The band radiated pure swag, from Tenney’s hipster Ray-Bans to Burrs’ nonchalant sipping of a Heineken bottle, by way of DJ Harrison’s Jedi-like equanimity and Fonville’s exuberant self-assuredness, making for impressive stage presence by a young group exuding maturity beyond their years and a tremendous amount of confidence. Butcher Brown’s novel sound, sometimes designated “Hip Hop Mahavishnu”, can only be described as refreshingly unique, a fusion of sorts making up a universe of its own, drawing equally from jazz, funk, soul, rock, and hip hop, without ever fully committing to any of the genres. The fun-filled performance skimmed through the young band’s imposing discography, including renditions of their self-described hit single “Sticky July” from 2014’s All Purpose Music, the Porsche-inspired “918” off last year’s Camden Session, “Benin City” from the 2018 EP AfroKuti: A Tribute to Fela, and the unreleased “Gum in my Mouth” slated for next year’s new record.

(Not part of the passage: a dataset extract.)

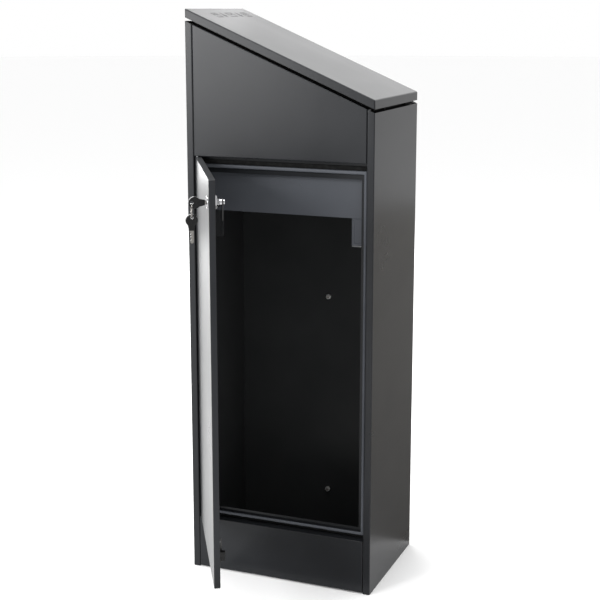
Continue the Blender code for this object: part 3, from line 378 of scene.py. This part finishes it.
# %% Plastic and rubber
def moulded(name, colour, worn, roughness, depth, ior=1.5):
    material, tree, shader, where = start_material(name, 0.0)
    grain = noise(tree, where, 2200.0, 3.0, 0.6)
    rubbed = ramp(tree, noise(tree, where, 90.0, 3.0, 0.6), 0.45, 0.70)
    feed(tree, shader.inputs["Base Color"], blend_colour(tree, rubbed, colour, worn))
    feed(tree, shader.inputs["Roughness"], roughness - rubbed * 0.15)
    add_bump(tree, shader, grain, depth)
    shader.inputs["IOR"].default_value = ior
    return material


KEY_BLACK = moulded("key_black", (0.003, 0.003, 0.0032, 1), (0.006, 0.006, 0.006, 1), 0.28, 0.00003, 1.3)
BLACK_STEEL = moulded("black_steel", (0.012, 0.012, 0.012, 1), (0.022, 0.021, 0.020, 1), 0.42, 0.00001)
RUBBER = moulded("rubber", (0.005, 0.005, 0.005, 1), (0.009, 0.009, 0.0088, 1), 0.85, 0.00003, 1.2)
print("plastic and rubber made")

# %% [markdown]
# ## Tools for edit mode
#
# The same few moves come back for every piece: put one object in focus, pick edges or faces by where
# they are and which way they look, and act on them. Picking by place keeps the script readable and
# survives small changes of the model, which stored numbers of vertices would not.

# %% Tools for edit mode
def focus(piece):
    bpy.ops.object.select_all(action="DESELECT")
    piece.select_set(True)
    bpy.context.view_layer.objects.active = piece


def slot_of(name):
    rows = [row for row in frame["record"]["subparts"] if row["node"] == name]
    return rows[0]["material_slot"]


def body_of_node(name):
    bodies = frame["record"]["behaviour"]["bodies"]
    return [body for body, nodes in bodies.items() if name in nodes][0]


def cleaned_copy(name):
    """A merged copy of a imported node: loose triangles become whole flat faces."""
    mesh = bpy.data.objects[name].data.copy()
    mesh.name = f"{name}_formed"
    piece = bpy.data.objects.new(f"{name}_formed", mesh)
    bpy.context.collection.objects.link(piece)
    focus(piece)
    bpy.ops.object.mode_set(mode="EDIT")
    bpy.ops.mesh.select_all(action="SELECT")
    bpy.ops.mesh.remove_doubles(threshold=0.02 * MM)
    bpy.ops.mesh.dissolve_limited(angle_limit=math.radians(0.5))
    bpy.ops.mesh.normals_make_consistent(inside=False)
    bpy.ops.object.mode_set(mode="OBJECT")
    return piece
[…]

Throughout the show, Butcher Brown demonstrated genuine synergy and an incline towards playfulness, clearly enjoying the opportunity to jam together in a showcase of generous and earnest solos, oftentimes exchanging smiles and laughs as a unit, with Tenney gleefully dancing around the stage at every possible occasion. The crowd-pleasing exhibit even elicited the more courageous among the audience to get up and dance in a display of profound enjoyment and utter satisfaction. Let’s just say the concert was quite a success!